I got to thinking about where that draft came from. It's not pretty. Fifteen minutes here; twenty minutes there. Frustration all over the place. Self-doubt creeping in. And my pace: slow, slow, slow. I've learned to chuckle when I read about writers who set goals of 1,000 words per day. I'm lucky if I get 100. I'm lucky if I open my file for five minutes to see where I'm at in the story before my day kicks in.
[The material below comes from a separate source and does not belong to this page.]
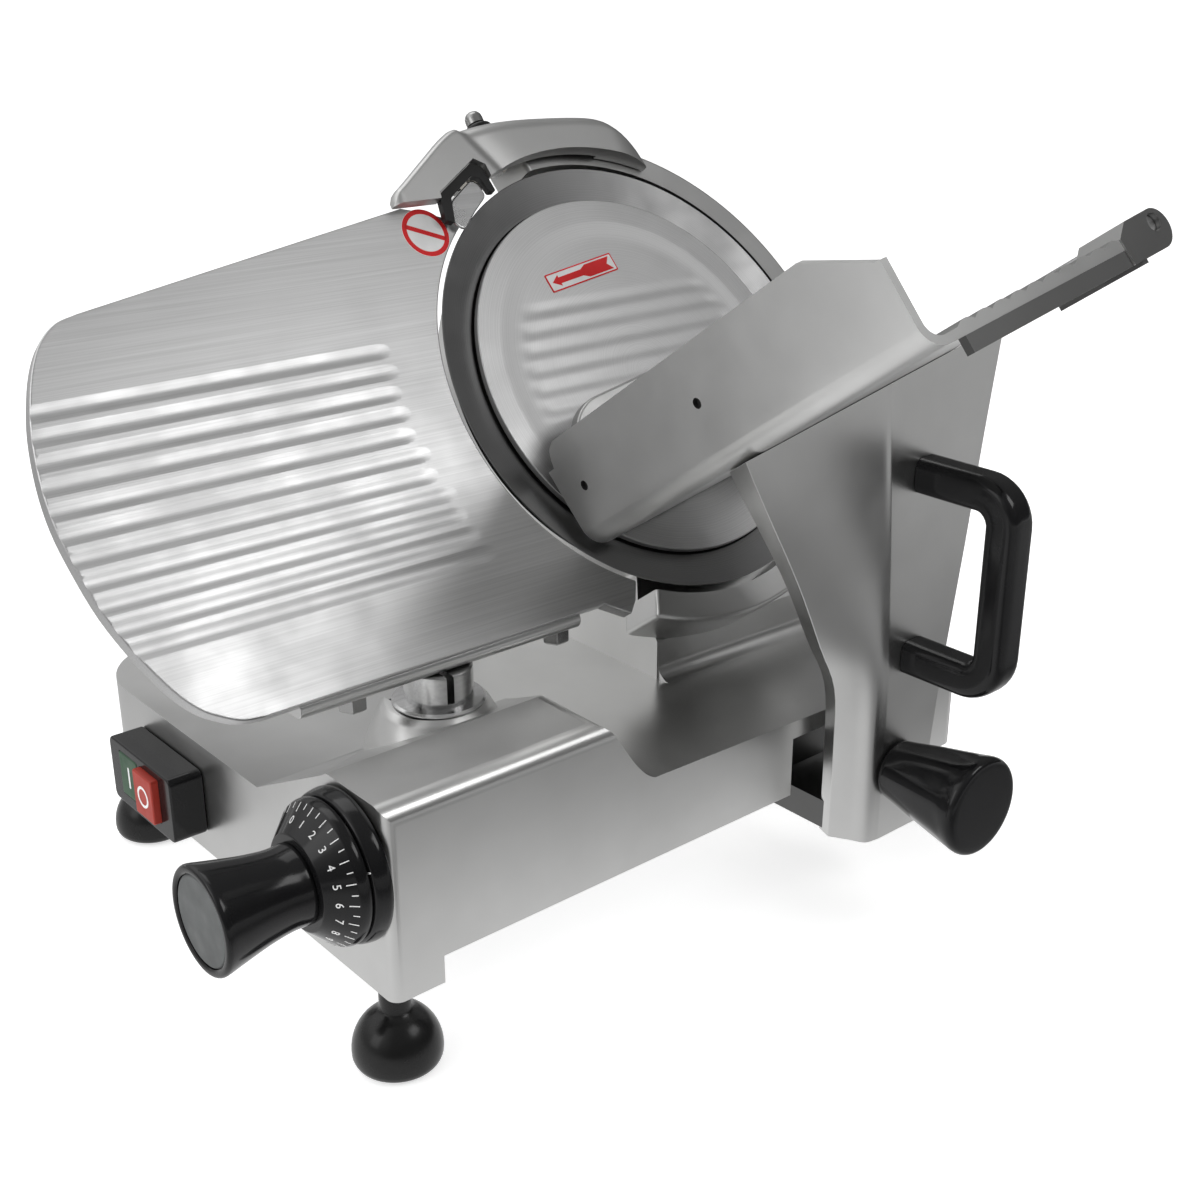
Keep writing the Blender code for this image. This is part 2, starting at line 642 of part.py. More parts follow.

If you've read Outliers by Malcolm Gladwell, you'll know that he has this whole theory of 10,000 hours. Jane Friedman mentions it in her excellent blog post titled How Long Should You Keep Trying to Get Published. You need to try long and hard at stuff before good things happen. If I'm being really generous, I'll give myself 365 hours for this year. Again, that's generous. Not very much when thinking about needing 10,000 hours. But then I think about the past few years, and, okay, that will bump me up to 1,000 or so. And then I think about those handful of years when I was really productive, creating things that not a lot of people saw or read, and I can get to 5,000, no problem. Then sprinkle in college and high school writing assignments. That all adds up. Oh, and the dozens of angst-ridden teenage diaries scrawled with passion underneath the covers late at night. God, please, let me never, ever read those again. But that was a lot of hours.
Zoom out. See what's really happening. And then keep going. Happy New Year!